WORK REQUIRED => Below is a listing; restate from it, character for character, the lines beginning at the line holding "Recreate this object" and ending at the line holding "wall = 2; // [1.6:0.2:2.2]", both included.

STORED ROWS =>
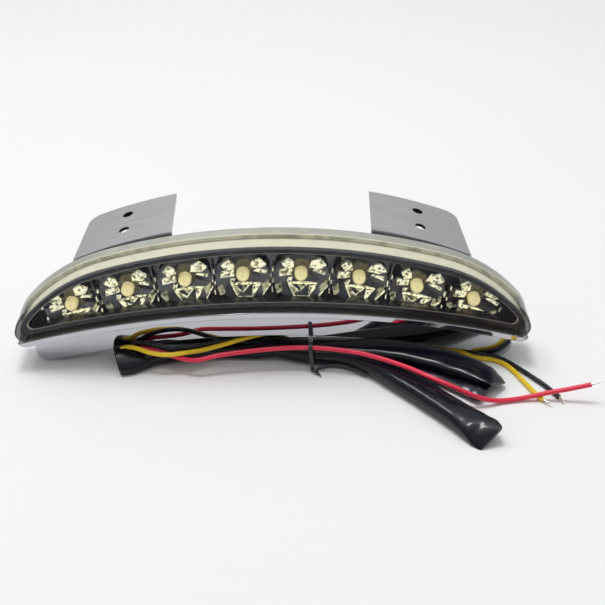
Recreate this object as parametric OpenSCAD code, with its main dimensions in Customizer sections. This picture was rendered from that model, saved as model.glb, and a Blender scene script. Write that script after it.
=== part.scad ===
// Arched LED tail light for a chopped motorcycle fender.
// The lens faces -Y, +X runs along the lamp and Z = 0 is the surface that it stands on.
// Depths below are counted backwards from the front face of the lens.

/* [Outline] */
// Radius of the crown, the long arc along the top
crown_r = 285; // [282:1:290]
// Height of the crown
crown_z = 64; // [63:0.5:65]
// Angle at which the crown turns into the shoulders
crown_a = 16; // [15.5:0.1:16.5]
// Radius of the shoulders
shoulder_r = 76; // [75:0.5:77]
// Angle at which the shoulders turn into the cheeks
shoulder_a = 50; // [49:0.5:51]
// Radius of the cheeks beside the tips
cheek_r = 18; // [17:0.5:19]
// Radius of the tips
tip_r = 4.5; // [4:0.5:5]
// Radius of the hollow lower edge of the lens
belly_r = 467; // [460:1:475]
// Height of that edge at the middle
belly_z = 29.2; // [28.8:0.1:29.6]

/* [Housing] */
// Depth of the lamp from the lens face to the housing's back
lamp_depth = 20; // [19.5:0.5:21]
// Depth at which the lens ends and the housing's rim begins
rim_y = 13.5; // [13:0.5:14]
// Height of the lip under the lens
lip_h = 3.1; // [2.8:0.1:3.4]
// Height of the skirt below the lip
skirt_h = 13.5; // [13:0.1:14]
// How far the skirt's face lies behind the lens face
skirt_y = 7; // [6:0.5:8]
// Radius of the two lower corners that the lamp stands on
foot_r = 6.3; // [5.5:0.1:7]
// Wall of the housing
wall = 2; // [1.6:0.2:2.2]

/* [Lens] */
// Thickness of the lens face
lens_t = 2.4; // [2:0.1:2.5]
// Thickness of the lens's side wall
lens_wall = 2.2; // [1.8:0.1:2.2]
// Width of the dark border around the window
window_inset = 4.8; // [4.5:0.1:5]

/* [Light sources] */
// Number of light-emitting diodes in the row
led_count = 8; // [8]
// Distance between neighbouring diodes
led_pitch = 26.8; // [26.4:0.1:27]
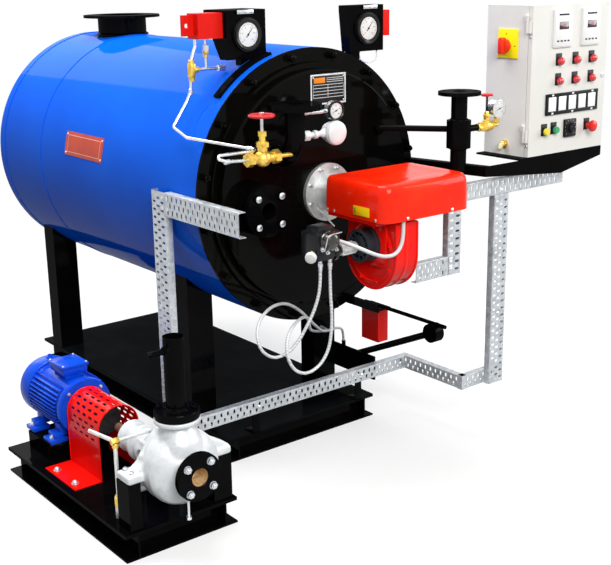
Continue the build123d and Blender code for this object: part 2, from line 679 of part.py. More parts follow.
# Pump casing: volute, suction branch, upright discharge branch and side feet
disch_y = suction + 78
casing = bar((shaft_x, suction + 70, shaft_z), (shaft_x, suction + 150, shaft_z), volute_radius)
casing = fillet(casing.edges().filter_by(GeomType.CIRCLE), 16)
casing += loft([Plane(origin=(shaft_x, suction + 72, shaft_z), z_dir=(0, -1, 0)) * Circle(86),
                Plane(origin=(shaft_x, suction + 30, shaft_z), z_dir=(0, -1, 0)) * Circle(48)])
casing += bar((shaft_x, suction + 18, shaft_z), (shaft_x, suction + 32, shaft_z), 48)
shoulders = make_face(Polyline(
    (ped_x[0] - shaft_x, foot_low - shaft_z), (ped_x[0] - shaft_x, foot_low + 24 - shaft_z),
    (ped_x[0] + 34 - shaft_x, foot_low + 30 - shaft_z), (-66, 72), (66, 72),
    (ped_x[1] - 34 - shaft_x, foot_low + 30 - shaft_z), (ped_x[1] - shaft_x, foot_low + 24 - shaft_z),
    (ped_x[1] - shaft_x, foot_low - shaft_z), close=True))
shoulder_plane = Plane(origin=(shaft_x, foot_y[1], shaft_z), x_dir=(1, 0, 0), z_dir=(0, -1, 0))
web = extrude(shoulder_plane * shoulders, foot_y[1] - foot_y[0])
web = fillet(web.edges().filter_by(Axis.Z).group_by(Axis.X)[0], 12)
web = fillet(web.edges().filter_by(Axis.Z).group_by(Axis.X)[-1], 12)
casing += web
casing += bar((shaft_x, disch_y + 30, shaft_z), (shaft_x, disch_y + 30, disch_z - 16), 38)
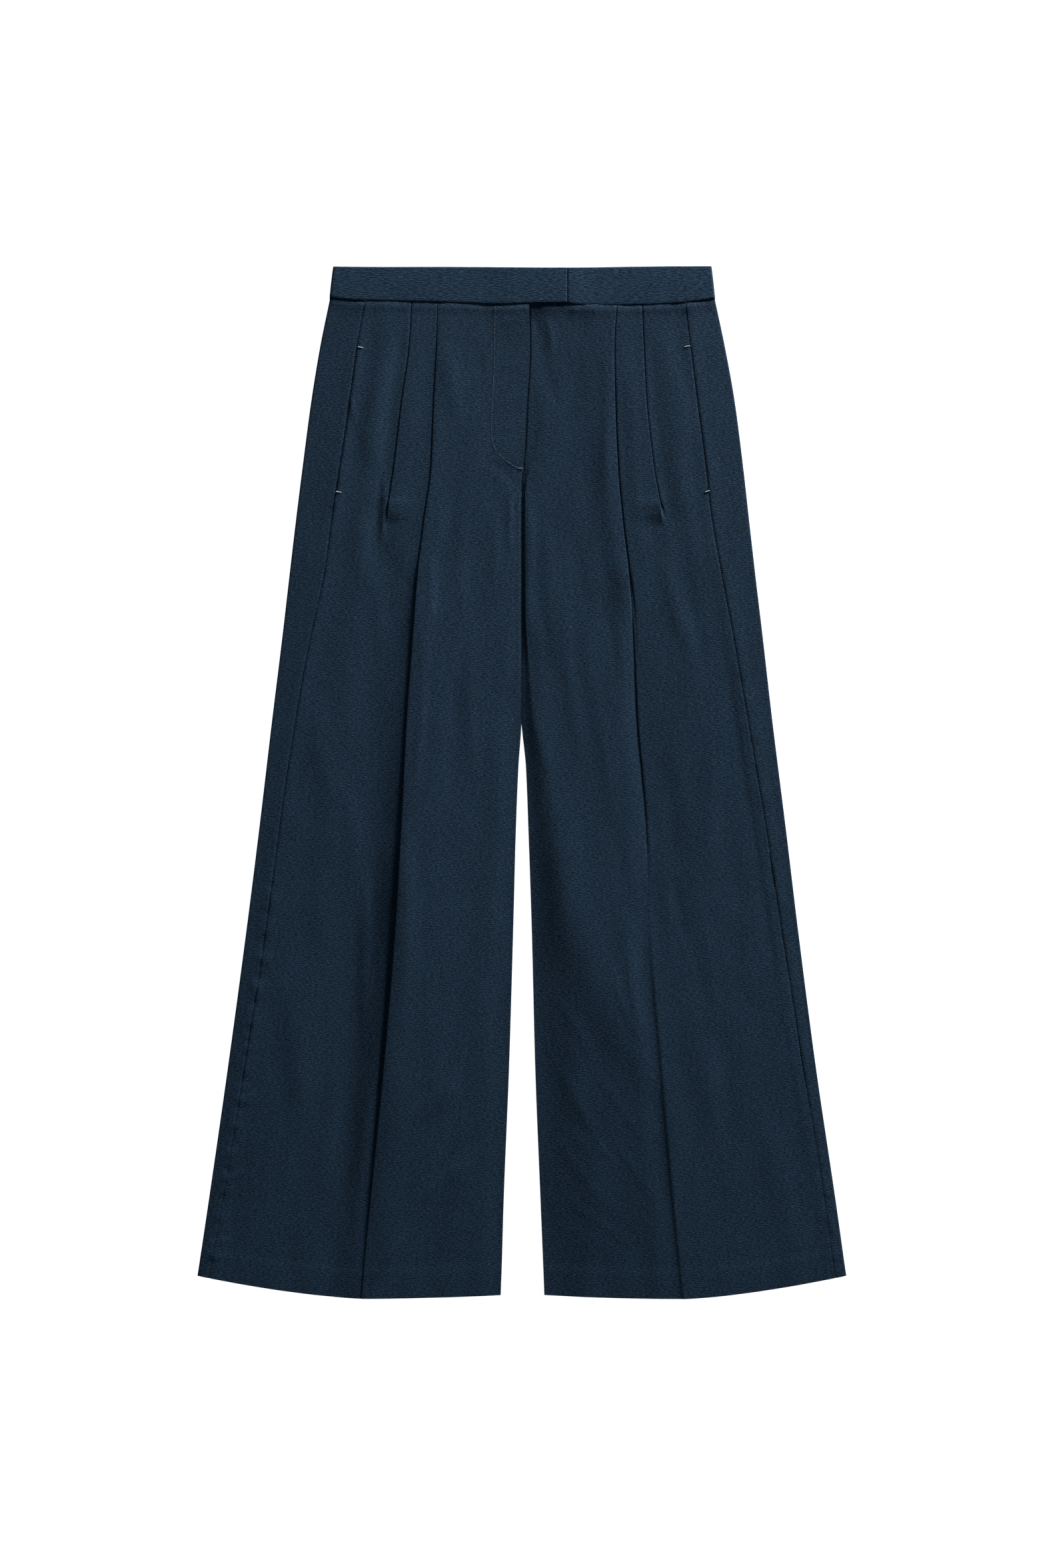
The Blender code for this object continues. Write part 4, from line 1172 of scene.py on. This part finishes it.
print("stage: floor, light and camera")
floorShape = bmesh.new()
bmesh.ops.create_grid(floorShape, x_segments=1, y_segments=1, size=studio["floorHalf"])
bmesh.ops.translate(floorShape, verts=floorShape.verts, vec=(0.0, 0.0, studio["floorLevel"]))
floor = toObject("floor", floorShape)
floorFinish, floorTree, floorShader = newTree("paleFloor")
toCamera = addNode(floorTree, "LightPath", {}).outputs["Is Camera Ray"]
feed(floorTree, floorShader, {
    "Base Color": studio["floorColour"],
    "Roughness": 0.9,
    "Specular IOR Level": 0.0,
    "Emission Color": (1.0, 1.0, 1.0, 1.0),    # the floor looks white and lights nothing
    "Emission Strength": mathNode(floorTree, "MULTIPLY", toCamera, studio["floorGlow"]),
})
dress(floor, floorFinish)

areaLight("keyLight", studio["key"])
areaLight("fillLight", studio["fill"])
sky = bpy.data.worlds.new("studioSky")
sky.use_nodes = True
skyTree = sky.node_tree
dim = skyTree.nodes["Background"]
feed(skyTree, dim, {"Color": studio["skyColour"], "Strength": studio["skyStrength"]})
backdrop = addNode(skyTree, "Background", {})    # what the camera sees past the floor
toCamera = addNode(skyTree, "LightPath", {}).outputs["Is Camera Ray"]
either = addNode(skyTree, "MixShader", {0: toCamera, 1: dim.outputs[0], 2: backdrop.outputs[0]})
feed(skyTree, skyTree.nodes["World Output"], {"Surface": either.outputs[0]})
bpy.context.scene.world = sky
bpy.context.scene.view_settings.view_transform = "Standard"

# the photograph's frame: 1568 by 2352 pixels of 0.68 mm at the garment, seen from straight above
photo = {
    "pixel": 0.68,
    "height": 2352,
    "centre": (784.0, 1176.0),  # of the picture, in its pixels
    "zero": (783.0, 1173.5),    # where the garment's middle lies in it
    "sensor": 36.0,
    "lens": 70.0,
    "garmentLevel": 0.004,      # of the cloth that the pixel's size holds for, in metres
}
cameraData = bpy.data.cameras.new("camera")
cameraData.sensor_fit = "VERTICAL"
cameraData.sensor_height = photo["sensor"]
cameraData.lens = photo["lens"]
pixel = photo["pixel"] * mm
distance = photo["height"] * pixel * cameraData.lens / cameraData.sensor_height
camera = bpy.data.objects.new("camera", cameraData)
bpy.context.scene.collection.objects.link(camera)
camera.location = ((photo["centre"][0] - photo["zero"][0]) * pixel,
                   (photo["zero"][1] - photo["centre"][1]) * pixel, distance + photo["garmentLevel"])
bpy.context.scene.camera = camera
* * *
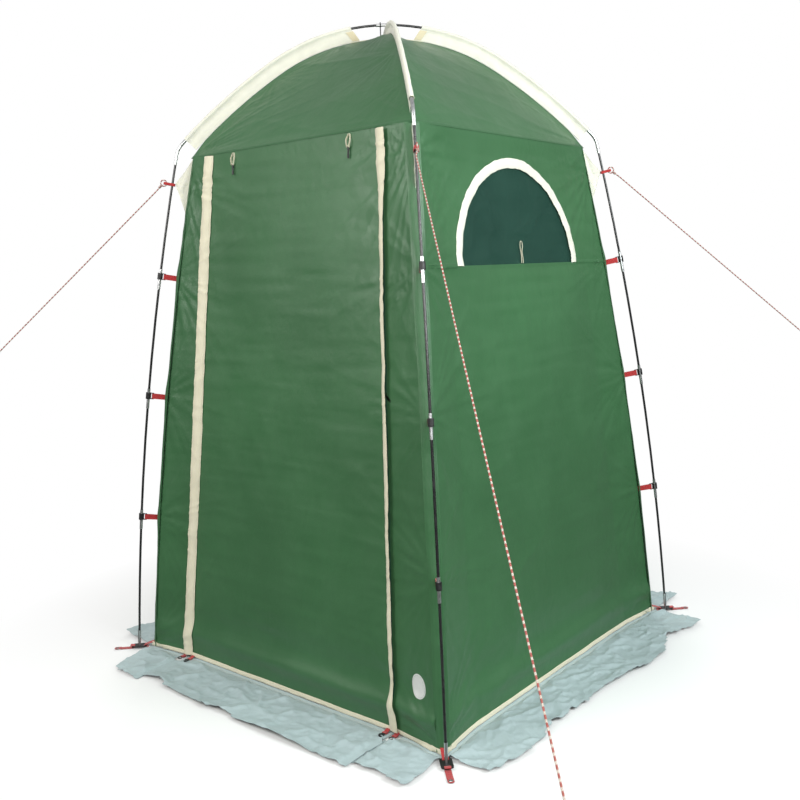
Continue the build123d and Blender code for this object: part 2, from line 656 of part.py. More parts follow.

PROBLEM SOLUTION =>
Recreate this object as parametric OpenSCAD code, with its main dimensions in Customizer sections. This picture was rendered from that model, saved as model.glb, and a Blender scene script. Write that script after it.
=== part.scad ===
// Arched LED tail light for a chopped motorcycle fender.
// The lens faces -Y, +X runs along the lamp and Z = 0 is the surface that it stands on.
// Depths below are counted backwards from the front face of the lens.

/* [Outline] */
// Radius of the crown, the long arc along the top
crown_r = 285; // [282:1:290]
// Height of the crown
crown_z = 64; // [63:0.5:65]
// Angle at which the crown turns into the shoulders
crown_a = 16; // [15.5:0.1:16.5]
// Radius of the shoulders
shoulder_r = 76; // [75:0.5:77]
// Angle at which the shoulders turn into the cheeks
shoulder_a = 50; // [49:0.5:51]
// Radius of the cheeks beside the tips
cheek_r = 18; // [17:0.5:19]
// Radius of the tips
tip_r = 4.5; // [4:0.5:5]
// Radius of the hollow lower edge of the lens
belly_r = 467; // [460:1:475]
// Height of that edge at the middle
belly_z = 29.2; // [28.8:0.1:29.6]

/* [Housing] */
// Depth of the lamp from the lens face to the housing's back
lamp_depth = 20; // [19.5:0.5:21]
// Depth at which the lens ends and the housing's rim begins
rim_y = 13.5; // [13:0.5:14]
// Height of the lip under the lens
lip_h = 3.1; // [2.8:0.1:3.4]
// Height of the skirt below the lip
skirt_h = 13.5; // [13:0.1:14]
// How far the skirt's face lies behind the lens face
skirt_y = 7; // [6:0.5:8]
// Radius of the two lower corners that the lamp stands on
foot_r = 6.3; // [5.5:0.1:7]
// Wall of the housing
wall = 2; // [1.6:0.2:2.2]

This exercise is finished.